There is a fine art to saying no. Not everyone can do it. To do it well requires a certain level of grace, charm, and ruthless self-discipline. You have to define the limits of your life and never let anyone cross them. Don't be an ass about it. You can tell someone no and even say it with a smile. When the phone rings, you say, "No thank you, I can't talk right now, I'm spending time with my boyfriend." And then say goodbye, and hang up. Do that a few times and it gets easier every time. Do that every day and the phone will stop ringing. Eventually.

But before you go transmuting her heart of gold into a heart of iron, be warned. You may not like the person you create. She might start saying no to you, too. One day, she might even kick you out of the room above the garage.

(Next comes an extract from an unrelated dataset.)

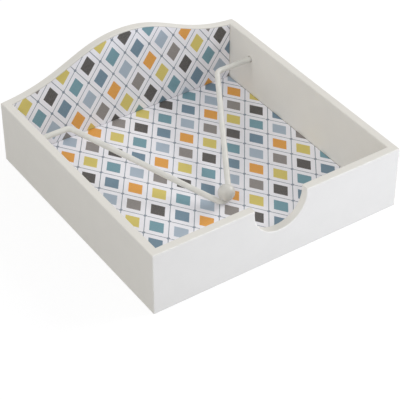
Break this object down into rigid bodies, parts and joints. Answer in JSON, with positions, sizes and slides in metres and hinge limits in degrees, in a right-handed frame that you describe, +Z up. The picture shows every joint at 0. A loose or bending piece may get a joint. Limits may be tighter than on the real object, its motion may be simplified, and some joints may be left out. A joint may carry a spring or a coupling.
{
  "type": "napkin holder",
  "caption": "Square open tray for folded napkins with low walls, an arched back, a thumb notch in front and a hinged V-shaped wire arm with a ball grip that lies on the napkins.",
  "frame": {"origin": "middle of the tray's footprint, on the surface that it stands on", "axes": "+X to the right as seen from the front, +Y to the arched back wall, +Z up"},
  "size_m": [0.19, 0.19, 0.073],
  "materials": {
    "white_lacquer": "satin white lacquer on fibreboard",
    "raw_fibreboard": "bare fibreboard",
    "printed_paper": "printed, satin",
    "wire_enamel": "satin white enamel",
    "ball_enamel": "satin white enamel",
    "bright_steel": "bright drawn"
  },
  "bodies": {
    "tray": {"front_panel": "white_lacquer", "back_panel": "white_lacquer", "left_side_panel": "white_lacquer", "right_side_panel": "white_lacquer", "base_panel": "raw_fibreboard", "base_print_sheet": "printed_paper", "back_print_sheet": "printed_paper", "front_left_pin_1": "bright_steel", "front_left_pin_2": "bright_steel", "front_right_pin_1": "bright_steel", "front_right_pin_2": "bright_steel", "back_left_pin_1": "bright_steel", "back_left_pin_2": "bright_steel", "back_right_pin_1": "bright_steel", "back_right_pin_2": "bright_steel", "base_front_pin_1": "bright_steel", "base_front_pin_2": "bright_steel", "base_back_pin_1": "bright_steel", "base_back_pin_2": "bright_steel", "base_left_pin_1": "bright_steel", "base_left_pin_2": "bright_steel", "base_right_pin_1": "bright_steel", "base_right_pin_2": "bright_steel"},
    "arm": {"hold_down_wire": "wire_enamel", "grip_ball": "ball_enamel"}
  },
  "joints": [
    {"name": "arm_pivot", "type": "hinge", "parent": "tray", "child": "arm", "pos_m": [0, 0.0635, 0.0312], "axis": [-1, 0, 0], "range_deg": [0, 138]}
  ]
}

Got a problem? Jack Waggon will set you straight: jack.wagg@gmail.com

Sunday, September 11, 2011

The End is Near!

Posted By on Sun, Sep 11, 2011 at 9:00 AM

Dear Jack,

These days I find myself thinking more and more about the end times. I'm not a religious person, though I did grow up going to church and reading Revelations. I don't really buy into the idea that there's going to be this massive battle between good and evil, Jesus and Satan, or whatever.

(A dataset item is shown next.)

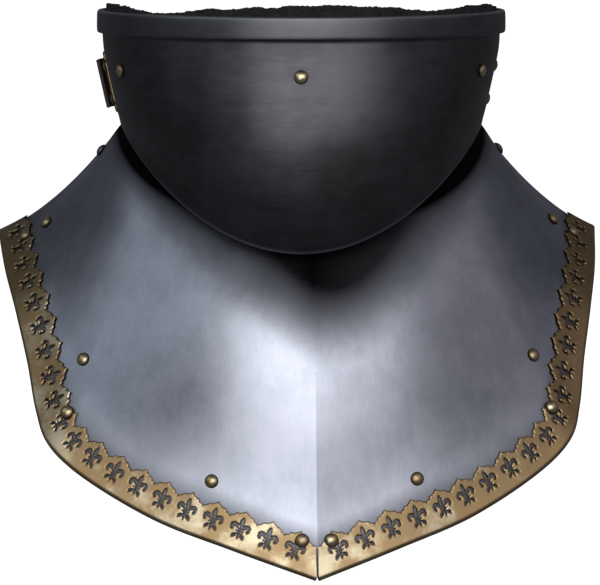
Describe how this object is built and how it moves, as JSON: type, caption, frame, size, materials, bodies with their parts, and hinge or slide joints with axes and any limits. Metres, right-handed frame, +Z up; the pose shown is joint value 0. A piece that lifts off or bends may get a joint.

At the same time, I don't see how the world can keep going the way it's going. Things seem to be falling apart, don't you think? I just having a feeling that it's all coming to an end. I don't know how it's going to happen. Maybe an economic meltdown, maybe global warming or a new ice age, maybe the supervolcano in Yellowstone Park, or a comet, or something.

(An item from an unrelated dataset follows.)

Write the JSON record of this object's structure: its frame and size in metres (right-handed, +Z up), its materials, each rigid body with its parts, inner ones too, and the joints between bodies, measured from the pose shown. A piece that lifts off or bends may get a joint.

I don't know how it's going to happen, I just know it's going to happen in my lifetime. My kids are going to grow up in a world I can't even imagine, provided they get a chance to grow up at all. Sometimes I wonder what I need to do to survive, other times I wonder why anyone would want to survive.

I know I shouldn't dwell on this, but I can't help it. My wife doesn't understand my anxieties, or my desire to stockpile and prepare for the future. She says we have enough to worry about today without finding things to worry about that aren't ever going to happen. She says I need to talk to someone, but I don't know who. I don't want to see a preacher, because he will only try to stick my nose in a Bible, and a psychiatrist is just going to put me on some pill.

Anxious About the End Times

Dear End Timer,

Your wife thinks you need to talk to somebody and you thought of me? Maybe the first thing we need to address is your decision-making processes.

My advice to you is to turn off the Discovery Channel. They ought to call it the Apocalypse Channel. The fact that so many television shows are dedicated to speculations about the end of the world should tell you that you are not alone, nor are you very unusual. You just haven't found a way to make a profit off your imagination the way they have.

The human species seems fascinated by disaster porn. I think it's hardwired into our species. Scary stories are our way of mentally preparing ourselves to face the worst, and there's nothing worse than the Apocalypse, is there? Historically, there have been dozens of disasters that wiped out entire civilizations. From an evolutionary standpoint, those who were mentally prepared to survive were the ones who survived. So it could happen. But just because it has happened, just because it could happen, doesn't mean it will happen.

Every generation thinks it's going to be the last. As we begin to face our own mortality, we just can't imagine the world going on without us. So we construct elaborate fantasies about the world's destruction. Why this should give us comfort, I don't know, but religions are founded upon these fantasies. The Book of Revelations, for example, was probably written with the expectation that the end was nigh. The early Christians certainly believed Jesus was coming any moment. All the signs pointed to it. As long as people have been people, they've been convinced the world was about to end. It hasn't ended yet.

In the end (ahem), you have to recognize the contradiction of the human condition and accept it. Your fear convinces you that something bad is about to happen. It's difficult to accept that nothing is going to happen, because that would be to admit that your fears are irrational. Therefore, because you are afraid, you must have a good reason to be afraid, otherwise you would be crazy. But you're not crazy. You're normal. Crazy would be to go out and convince other people that your fears are real.

Accept it, live with it, dwell on it if you like, even stockpile if it makes you feel better - you can always use those supplies when the Big One hits. But don't forget to live for today, too. Love your wife, hug your kids, eat a peach.